« C’EST COMPLIQUÉ de partir comme ça… » Pour Frédéric Geay, l’émotion est réelle. Fin mars, ce jeune pharmacien de 35 ans a été contraint de fermer son officine de Najac, en Aveyron. Pourtant, lors de son installation en 2005, rien ne laissait prévoir cet échec, mais les coups durs se sont enchaînés : départ d’un médecin du village, déplacement de la pharmacie concurrente de la commune voisine sur un axe plus passant, perte de la clientèle de la maison de retraite intercommunale… « Sans oublier l’État qui nous est tombé dessus, avec les baisses de prix, de marges, les déremboursements… », complète Frédéric Geay.
De l’Aveyron à la Seine-et-Marne.
Le jeune pharmacien se bat, réorganise son officine, licencie une employée, mais rien n’y fait, la faillite semble inévitable. Il se résout alors à demander un transfert interdépartemental qui sera accordé, en novembre dernier, pour une commune de Seine-et-Marne.
À Najac, l’annonce du départ de la pharmacie déclenche de vives réactions. Rejetant la faute sur le pharmacien, certains habitants évitent l’officine, l’enfonçant dans sa chute, tandis que des pétitions contre le transfert circulent. L’objectif (aujourd’hui presque atteint) est de 2 500 signatures, autant que la population requise pour une officine. « Certes notre village a officiellement 752 habitants, explique le maire, Raymond Rébellac. Mais on ne tient pas compte des nombreux Britanniques qui vivent ici plus de 6 mois par an, ni des 2 000 lits touristiques de l’été. »
Un recours contre le transfert, introduit auprès du ministre de la Santé, a été rejeté car déposé hors délai. Un autre est engagé auprès du tribunal administratif de Toulouse. S’il est admis, « cela me condamne de façon arbitraire, alors que la disparition de la pharmacie est malheureusement inéluctable », souligne Frédéric Geay.
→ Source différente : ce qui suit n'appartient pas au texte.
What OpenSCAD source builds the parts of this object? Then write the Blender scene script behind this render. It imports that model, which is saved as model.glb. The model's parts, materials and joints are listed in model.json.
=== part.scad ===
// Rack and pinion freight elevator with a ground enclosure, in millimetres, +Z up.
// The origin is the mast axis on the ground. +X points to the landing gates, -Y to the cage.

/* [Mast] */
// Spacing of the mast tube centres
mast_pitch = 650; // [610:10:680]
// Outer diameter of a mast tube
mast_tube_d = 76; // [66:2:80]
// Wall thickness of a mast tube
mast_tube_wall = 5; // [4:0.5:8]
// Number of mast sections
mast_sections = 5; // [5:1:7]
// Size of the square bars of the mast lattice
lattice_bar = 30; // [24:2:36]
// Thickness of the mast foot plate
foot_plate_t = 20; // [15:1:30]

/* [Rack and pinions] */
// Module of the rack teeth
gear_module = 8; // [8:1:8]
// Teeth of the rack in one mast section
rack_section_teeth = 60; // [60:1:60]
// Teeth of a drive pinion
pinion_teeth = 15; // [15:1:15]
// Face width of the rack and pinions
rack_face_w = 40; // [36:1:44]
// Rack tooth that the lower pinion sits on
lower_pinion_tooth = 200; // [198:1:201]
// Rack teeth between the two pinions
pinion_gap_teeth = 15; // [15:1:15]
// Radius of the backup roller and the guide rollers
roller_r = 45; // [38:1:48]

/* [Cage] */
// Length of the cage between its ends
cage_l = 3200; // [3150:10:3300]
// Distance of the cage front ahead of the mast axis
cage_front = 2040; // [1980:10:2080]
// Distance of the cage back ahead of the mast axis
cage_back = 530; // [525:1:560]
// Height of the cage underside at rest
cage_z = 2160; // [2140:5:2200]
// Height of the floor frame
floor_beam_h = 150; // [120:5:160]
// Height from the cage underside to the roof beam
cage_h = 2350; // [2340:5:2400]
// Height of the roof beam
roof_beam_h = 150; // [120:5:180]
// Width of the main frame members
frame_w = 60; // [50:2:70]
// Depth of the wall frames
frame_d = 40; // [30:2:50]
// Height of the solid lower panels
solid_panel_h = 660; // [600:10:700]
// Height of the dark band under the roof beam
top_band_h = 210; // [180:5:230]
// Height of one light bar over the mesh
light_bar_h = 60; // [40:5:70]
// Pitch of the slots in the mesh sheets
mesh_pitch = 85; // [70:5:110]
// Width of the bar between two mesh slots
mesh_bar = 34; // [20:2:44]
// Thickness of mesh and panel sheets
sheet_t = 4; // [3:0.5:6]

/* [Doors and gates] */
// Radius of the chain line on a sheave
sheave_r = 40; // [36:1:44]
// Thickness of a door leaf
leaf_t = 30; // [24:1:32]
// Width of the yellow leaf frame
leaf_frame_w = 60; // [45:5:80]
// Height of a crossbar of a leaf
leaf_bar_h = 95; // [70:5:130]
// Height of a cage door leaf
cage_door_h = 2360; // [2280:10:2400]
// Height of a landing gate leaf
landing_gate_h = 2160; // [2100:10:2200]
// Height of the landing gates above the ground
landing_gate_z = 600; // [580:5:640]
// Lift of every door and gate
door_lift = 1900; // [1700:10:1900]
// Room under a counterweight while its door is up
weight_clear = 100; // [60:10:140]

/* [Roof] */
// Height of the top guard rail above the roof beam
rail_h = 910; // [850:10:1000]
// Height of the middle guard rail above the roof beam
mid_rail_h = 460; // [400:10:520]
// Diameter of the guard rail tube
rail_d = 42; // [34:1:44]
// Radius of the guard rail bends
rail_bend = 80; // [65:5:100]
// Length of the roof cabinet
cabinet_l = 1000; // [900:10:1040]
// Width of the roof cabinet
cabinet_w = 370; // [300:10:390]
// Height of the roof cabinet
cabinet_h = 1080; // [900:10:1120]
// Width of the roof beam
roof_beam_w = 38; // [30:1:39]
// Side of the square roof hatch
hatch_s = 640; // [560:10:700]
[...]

Dans le cas contraire, il pourra poursuivre dans sa nouvelle officine de Chauconin-Neufmontiers, près de Meaux (Seine-et-Marne) où il exerce aujourd’hui, grâce au soutien financier de sa famille et de ses amis ; les banques ayant refusé de lui prêter.
« Les gens vont sortir les fourches ! »
Malgré leurs rapports difficiles, le maire de Najac et son ex-pharmacien sont d’accord sur un point : une vingtaine de pharmacies rurales de l’Aveyron sont, à terme, menacées. Comment les sauver ?
Pour l’élu, il s’agit d’abord d’amender la loi sur les transferts interdépartementaux : « Elle avait pour objectif de limiter la densité des officines en milieu urbain au profit des communes de plus de 2 500 habitants qui n’ont pas de pharmacie. Mais cette loi a été dévoyée. Il faut l’amender, car elle n’est pas adaptée au milieu rural. En Aveyron, très peu de communes dépassent les 2 500 habitants et nous avons 122 officines. Si la pharmacie de Najac passe définitivement à la trappe, cela constituera un précédent. Une vingtaine d’officines du département seront menacées. Et si elles partent, les gens vont sortir les fourches ! »
Pour Frédéric Geay, « le problème principal demeure le manque de population. Que faire ? Obliger médecins à s’installer en zones rurales ? Arrêter de vouloir que chaque village ait sa pharmacie ? C’est une question de volonté politique. L’État ne peut vouloir, d’un côté, le maintien des pharmacies de village, et, de l’autre, rogner sur leurs marges et leur chiffre d’affaires. Il n’assume pas ses contradictions. Et pourquoi ne nationaliserait-il pas les pharmacies rurales pour y mettre des pharmaciens salariés ? Je crois qu’il en trouverait. »
Quoi qu’il en soit, l’exemple de Najac est celui d’un double échec : celui d’un homme contraint à quitter le village où il souhaitait vivre et celui de toute une population privée de « son » officine.